Honestly, at first, I didn’t. I started to watch The Godfather once, got to the horse’s head scene, turned it off, and never looked back. Until Kevin. He made no secret of his fascination with the movie and I became complicit in his pastime of identifying obscure references to the film and adding them to our vocabulary. A favorite of ours when faced with an unpleasant mission: “That’s like saying ‘Sounds fun’ to a ride with Clemenza.” I was particularly proud of this quote because I’d heard it on Gilmore Girls and took ridiculous satisfaction in bringing it to Kev’s attention.

So when I heard his words, I was undone. I knew, for him, that was a Big Deal. I knew he understood the grim situation he faced with his cancer diagnosis and I knew I was the only one he wanted by his side – he’d just confirmed it. To Kevin, I was something the brilliant and competent Tom Hagen never was: a wartime consigliere.

In the book and movie, Tom Hagen was Don Corleone’s adopted son, an Irish street orphan who befriended Sonny and became part of the Corleone family. He went to law school, came back to work for the family, and ended up being their trusted advisor and counselor, their consigliere. But in tough times, the family needed a wartime consigliere, someone to handle the hard decisions, to stand strong under pressure, to face down threats to the family and take extreme measures to eliminate risks. For whatever reason, the family didn’t choose Tom to fill the role.

But Kev thought I had what it took to be his wartime consigliere. He knew that cancer scared me to my core, chewed me up with its nightmarish “what-ifs?” and spit me back out, shaken and numb. But he also knew the incredible reserve of toughness and God-given peace and assurance I drew from. He knew the reality of our future, given his diagnosis. And for him, the only person he trusted to get him through what came next – the surgeries, the chemotherapy, the endless march of drugs and appointments and test after test after test – well, that was me.

For five years, I carried that title proudly.
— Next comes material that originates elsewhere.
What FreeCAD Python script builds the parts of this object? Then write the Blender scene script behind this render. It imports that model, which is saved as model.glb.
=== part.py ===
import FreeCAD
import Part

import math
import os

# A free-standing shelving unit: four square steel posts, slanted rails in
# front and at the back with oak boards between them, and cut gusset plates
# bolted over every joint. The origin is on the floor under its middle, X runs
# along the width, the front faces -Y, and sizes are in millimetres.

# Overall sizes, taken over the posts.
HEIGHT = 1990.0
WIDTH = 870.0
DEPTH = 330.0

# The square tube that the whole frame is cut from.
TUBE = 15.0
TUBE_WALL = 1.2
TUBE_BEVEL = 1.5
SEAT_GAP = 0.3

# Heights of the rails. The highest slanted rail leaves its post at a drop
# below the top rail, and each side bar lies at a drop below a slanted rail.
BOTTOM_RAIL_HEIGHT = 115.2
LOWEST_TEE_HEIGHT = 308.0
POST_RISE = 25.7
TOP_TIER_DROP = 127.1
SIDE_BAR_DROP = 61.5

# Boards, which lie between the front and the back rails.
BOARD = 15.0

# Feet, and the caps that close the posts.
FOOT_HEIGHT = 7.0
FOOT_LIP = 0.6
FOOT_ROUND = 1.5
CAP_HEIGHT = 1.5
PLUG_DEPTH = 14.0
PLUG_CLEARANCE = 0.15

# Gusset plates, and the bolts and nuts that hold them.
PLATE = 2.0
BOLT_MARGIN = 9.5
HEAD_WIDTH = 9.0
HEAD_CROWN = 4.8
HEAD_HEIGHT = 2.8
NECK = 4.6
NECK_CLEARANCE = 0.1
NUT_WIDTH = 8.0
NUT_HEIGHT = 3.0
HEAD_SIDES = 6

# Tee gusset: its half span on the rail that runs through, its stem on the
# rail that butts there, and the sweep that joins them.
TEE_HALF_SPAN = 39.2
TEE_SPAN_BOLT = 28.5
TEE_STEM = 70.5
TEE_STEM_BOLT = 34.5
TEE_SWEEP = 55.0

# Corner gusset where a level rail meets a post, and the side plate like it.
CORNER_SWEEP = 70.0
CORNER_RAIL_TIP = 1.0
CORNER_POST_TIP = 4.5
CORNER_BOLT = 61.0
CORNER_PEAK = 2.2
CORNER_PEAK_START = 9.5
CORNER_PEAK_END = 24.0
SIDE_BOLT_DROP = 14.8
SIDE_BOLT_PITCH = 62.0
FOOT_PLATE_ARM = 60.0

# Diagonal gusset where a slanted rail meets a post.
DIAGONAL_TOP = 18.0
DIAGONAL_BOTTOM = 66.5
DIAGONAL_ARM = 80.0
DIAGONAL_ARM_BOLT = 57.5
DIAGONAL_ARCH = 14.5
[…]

Fighting cancer is not easy; things get bad, then worse. Better, then bad again. Then worse. Until a ride with Clemenza actually does sound like fun.

I sat hours with him in the chemo room, watching the poison drip and his spirit wane. I monitored nausea drugs and flushed ports and unhooked the infusion pump. I urged a healthy diet and exercise, then tempted him with his favorite junk food just to see him eat anything. I prayed and cried and loved and desperately tried to figure out how to change the ending of our story.

In those five years, I learned to think more clearly, to be strong in the face of cancer’s insidious fury, and to counter its attack from the one undeniably strong position I held: Love.

And when Kevin was so tired from the fight, so weak from standing strong and facing down the threat, that was when as his wartime consigliere, I knew what I had to do.

I whispered in his ear the only advice I had left:

“Baby, I love you so much, but if you need to go, you can. It’s okay.”

And, as always, he listened to me.

He wanted so badly to stay with me and our daughter, but his cancer-ransacked body just wouldn’t let him. He let go of the struggle and God took him home. But I had to stay behind, missing him with every breath and wondering what happens to wartime consiglieres when the war is over.